Effect of the Proposed Rules
In the Economic Analysis section of the proposed rules, the SEC offers little in the way of concrete predictions regarding the effect of the proposed rules on contested elections. The SEC notes that registrants expecting a universal proxy to result in more dissident nominees being elected may incur additional costs due to increased outreach to shareholders to in an effort to mitigate support for dissident nominees. The SEC believes the effect of the universal proxy are uncertain because it is difficult to predict the extent or direction of any changes in voting behavior as a result of the proposed amendments and to evaluate whether any resulting changes in the members of the board will lead to more or less or less effective board oversight. The SEC states any changes in voting behavior due to universal proxies are most likely to affect election outcomes that would otherwise have been very close. The SEC also believes that the election of mixed boards (those where the registrant’s and dissident nominees are elected) would be somewhat more likely under the proposed rules than current rules. We expect each of these conclusions to be hotly debated over the forthcoming comment period.
The Commission will seek public comment on the proposed rules over the next 60 days.
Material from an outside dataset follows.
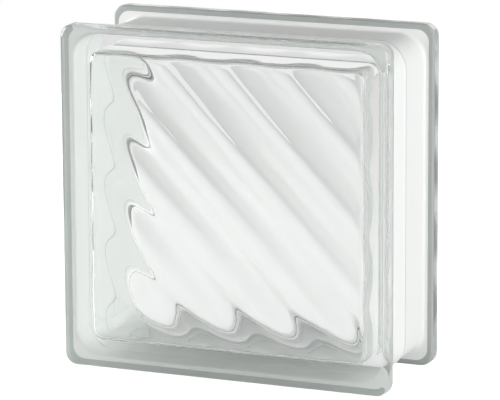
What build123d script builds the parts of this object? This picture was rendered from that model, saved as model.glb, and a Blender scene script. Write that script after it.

Like similar attempts to implement a formal proxy access rulemaking, the proposed universal proxy rules are expected to generate numerous comments given the high-profile debate and possible divisive consequences of final rules. How the Commission will reflect this debate in the final version of its universal proxy rule remains to be seen.
Both opponents and supporters of universal proxy should also take note of the possibility that enactment of a final rule may be taken out of the Commission’s hands, altogether. Actions taken in July 2016 by the U.S. House of Representatives added language to a spending bill for the fiscal year beginning October 1 that would explicitly bar the SEC from implementing a finalized universal ballot rule.